Do GOP rainmakers want another Bush in the White House?
The political cynic in me believes all this headline-grabbing right-wing buffoonery from these intellectual clowns is carefully and intentionally crafted to set up Jeb Bush as this reasonable-looking moderate front-runner when the smoke finally clears, all the suckers, hucksters and opportunists are cleared out from this field of seventeen candidates, and the race really gets down to business.

The political cynic in me thinks the GOP has intentionally taken the leashes off and let the dogs run wild so Jeb Bush, who's raised more cash than anyone, can eventually emerge as the "moderate" one who stood up to "the crazies" as Senator John McCain aptly described them.
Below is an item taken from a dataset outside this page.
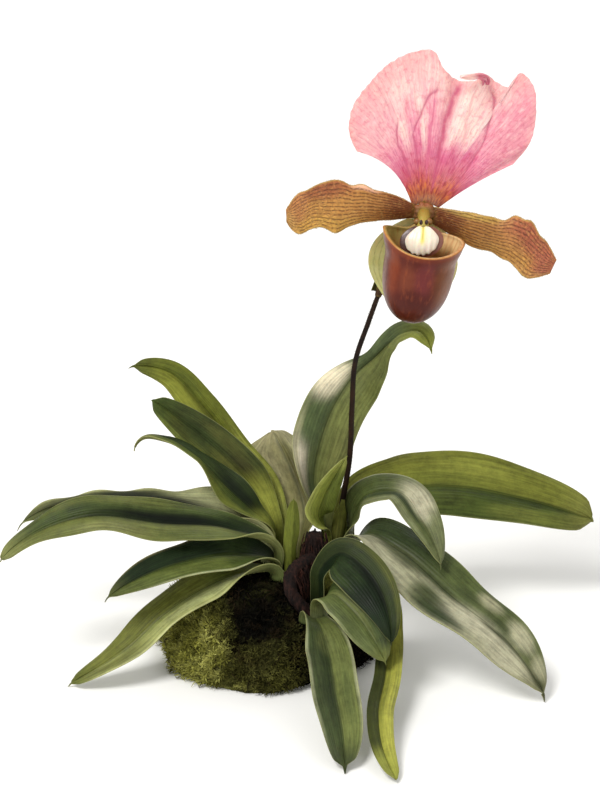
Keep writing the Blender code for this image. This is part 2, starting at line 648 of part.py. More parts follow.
def build_staminode(group):
    """The shield at the middle of the flower: a flat heart with a notch at its top."""
    bm = bmesh.new()
    bmesh.ops.create_uvsphere(bm, u_segments=24, v_segments=12, radius=1)
    wide, thick, tall = STAMINODE_HALF
    for vert in bm.verts:
        across, front, up = vert.co
        notch = STAMINODE_NOTCH * math.exp(-((across / 0.25) ** 2)) * max(0, up)
        x = across * wide * (1 + 0.12 * up)
        z = (up - notch) * tall
        y = front * thick - STAMINODE_DISH * (1 - across**2) * (1 - up**2) + 0.45 * z
        vert.co = Vector(STAMINODE + [x + 0.1 * z, y, z * 0.92]) * MM
    mesh_object("staminode", bm, group, material("staminode", (0.9, 0.9, 0.8), 0.4))


def main():
    clear_scene()
    plant = new_collection("paphiopedilum_orchid")
    rhizome_parts = new_collection("rhizome_parts")
    column_parts = new_collection("column_parts")
    sockets = new_collection("clump_sockets")
    build_clump(sockets, plant)
    build_rhizome(rhizome_parts, plant)
    build_leaves(plant)
    build_scape(plant)
    build_sheaths(plant)
    build_dorsal(plant)
    build_petals(plant)
    build_synsepal(plant)
    build_pouch(plant)
    build_column(column_parts, plant)
    build_staminode(plant)


main()
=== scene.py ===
"""The slipper orchid's looks: finer leaves and flower over the same forms, hairs, veins, moss and colour."""

import math

import bmesh
import bpy
import numpy as np
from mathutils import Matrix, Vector, noise


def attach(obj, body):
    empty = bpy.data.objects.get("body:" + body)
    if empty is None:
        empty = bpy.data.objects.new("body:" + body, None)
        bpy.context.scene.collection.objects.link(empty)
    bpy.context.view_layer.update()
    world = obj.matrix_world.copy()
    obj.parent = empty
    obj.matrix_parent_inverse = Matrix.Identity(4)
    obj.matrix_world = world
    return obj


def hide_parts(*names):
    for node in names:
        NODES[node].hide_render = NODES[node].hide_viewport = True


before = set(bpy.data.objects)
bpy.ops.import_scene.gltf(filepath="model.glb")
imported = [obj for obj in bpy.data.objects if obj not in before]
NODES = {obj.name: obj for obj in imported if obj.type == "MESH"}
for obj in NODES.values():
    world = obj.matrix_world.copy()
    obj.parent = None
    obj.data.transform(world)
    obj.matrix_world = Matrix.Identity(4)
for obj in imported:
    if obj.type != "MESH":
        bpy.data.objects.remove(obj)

MM = 0.001
TURN = 2 * math.pi
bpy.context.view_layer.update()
SEEDS = {"petal": 23, "boss": 31, "stalk": 5, "moss": 11, "root": 3, "fibre": 17}
# Hairs of each part: length, radius, seed and colour.
HAIRS = {
    "petal": (0.55, 0.03, 29, (150, 116, 60)), "boss": (0.7, 0.03, 37, (140, 112, 50)),
    "stalk": (0.5, 0.035, 7, (46, 28, 15)), "root": (0.7, 0.05, 4, (60, 44, 30)),
}


def placed(name, data, place=(0, 0, 0), target=None):
    """A new object in the scene, turned to look at target if one is given."""
    obj = bpy.data.objects.new(name, data)
    bpy.context.scene.collection.objects.link(obj)
    obj.location = place
    if target:
        obj.rotation_euler = (Vector(target) - obj.location).to_track_quat("-Z", "Y").to_euler()
    return obj


def linear(colour):
    """Linear colour from a tuple of display values, 0 to 255. An array is linear already."""
    if isinstance(colour, np.ndarray):
        return colour
    value = np.array(colour, float) / 255
    return np.where(value <= 0.04045, value / 12.92, ((value + 0.055) / 1.055) ** 2.4)


# Shader helpers

class Net:
    """A material's node tree, with short calls for what every finish here needs."""

    def __init__(self, name):
        self.material = bpy.data.materials.new(name)
        self.material.use_nodes = True
        self.tree = self.material.node_tree
        self.shader = self.tree.nodes["Principled BSDF"]

    def node(self, kind, **settings):
        made = self.tree.nodes.new(kind)
        for key, value in settings.items():
            setattr(made, key, value)
        return made

    def put(self, socket, value):
        if isinstance(value, bpy.types.NodeSocket):
            self.tree.links.new(value, socket)
        elif socket.type == "RGBA":
            socket.default_value = (*[float(part) for part in linear(value)], 1)
        else:
            socket.default_value = value

    def fed(self, made, *values):
        """Fills a node's first inputs, and gives its first output."""
        for socket, value in zip(made.inputs, values):
            self.put(socket, value)
        return made.outputs[0]

    def math(self, operation, first, second=0.0, third=0.0):
        return self.fed(self.node("ShaderNodeMath", operation=operation), first, second, third)

    def times(self, first, second):
        return self.math("MULTIPLY", first, second)

    def plus(self, first, *others):
        for other in others:
            first = self.math("ADD", first, other)
        return first

    def size(self, value):
        return self.math("ABSOLUTE", value)

    def step(self, value, low, high, to_low=0.0, to_high=1.0):
        made = self.node("ShaderNodeMapRange", interpolation_type="SMOOTHSTEP")
        return self.fed(made, value, low, high, to_low, to_high)

    def mix(self, factor, first, second, blend="MIX"):
        made = self.node("ShaderNodeMix", data_type="RGBA", blend_type=blend)
        for place, value in ((0, factor), (6, first), (7, second)):
            self.put(made.inputs[place], value)
        return made.outputs[2]

    def dyed(self, tint, colour):
        return self.mix(1.0, tint, colour, "MULTIPLY")

    def tint(self):
        return self.node("ShaderNodeAttribute", attribute_name="tint").outputs["Color"]

    def blade(self):
        made = self.node("ShaderNodeSeparateXYZ")
        self.put(made.inputs[0], self.node("ShaderNodeAttribute", attribute_name="blade").outputs["Vector"])
        return made.outputs

    def join(self, x, y):
        return self.fed(self.node("ShaderNodeCombineXYZ"), x, y, 0.0)

    def noise(self, scale, detail=3.0, roughness=0.55, vector=None):
        """Noise in the object's own place, or over the given vector."""
        if vector is None:
            vector = self.node("ShaderNodeTexCoord").outputs["Object"]
        made = self.node("ShaderNodeTexNoise")
        self.put(made.inputs["Vector"], vector)
        for key, value in (("Scale", scale), ("Detail", detail), ("Roughness", roughness)):
            made.inputs[key].default_value = value
        return made.outputs["Fac"]

    def drawn(self, across, wide, along, long, scale=2.0, detail=3.0, roughness=0.55):
        """Noise over two coordinates, each stretched by its own factor."""
        place = self.join(self.times(across, wide), self.times(along, long))
        return self.noise(scale, detail, roughness, place)

    def bump(self, height, distance, strength=1.0, below=None):
        made = self.node("ShaderNodeBump")
        self.put(made.inputs["Height"], height)
        made.inputs["Distance"].default_value = distance
        made.inputs["Strength"].default_value = strength
        if below is not None:
            self.put(made.inputs["Normal"], below)
        return made.outputs[0]

    def done(self, colour, roughness, gloss=0.5, lifted=None, glow=None, **more):
        """The finished material. gloss is the specular level, glow the subsurface weight and scale."""
        values = {"Base Color": colour, "Roughness": roughness, "Specular IOR Level": gloss}
        if lifted is not None:
            values["Normal"] = lifted
        if glow:
            values["Subsurface Weight"], values["Subsurface Scale"] = glow
        for key, value in {**values, **more}.items():
            self.put(self.shader.inputs[key.replace("_", " ")], value)
        return self.material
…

But if all this offensive hate-speak is not a front, and people like Huckabee, Trump and their ilk really DO think the way their offensive media soundbites make them sound, then it's a clear indicator that the Republican Party is not a legitimate, issues-based political party anymore.
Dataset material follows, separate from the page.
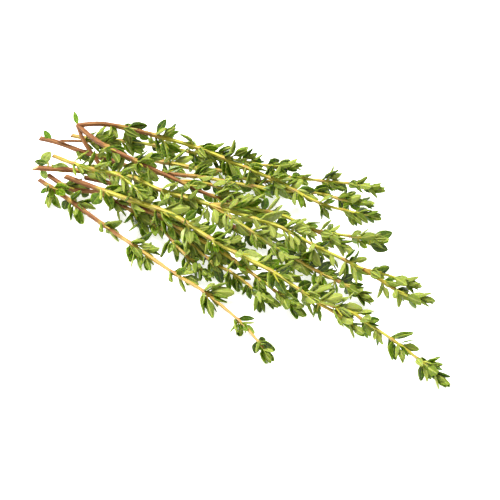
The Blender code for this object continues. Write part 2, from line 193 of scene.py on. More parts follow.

It's a paid-for husk that's been stripped of decency, compassion, reason and genuine American values. Thanks to its willingness to allow itself to be hijacked by a fringe extremist wing, the GOP has been reduced to a political party that is devoid of actual ideas, or forward-thinking policies.

As Huckabee's comments and the ho-hum response from the Republican leadership to them demonstrate, this is a political party that only knows how to deal in the currency of fear, ignorance, hysteria and hatred.

These days that's about all it's cultivating, and given the shifting demographics of America's diverse populace, that's not something you can take to Washington, plant in the White House garden and expect to see grow.

Huckabee and Trump make clear the kinds of seeds the Republican leadership has sewn; it's spawned a spoiled crop that's just going to wither on the vine.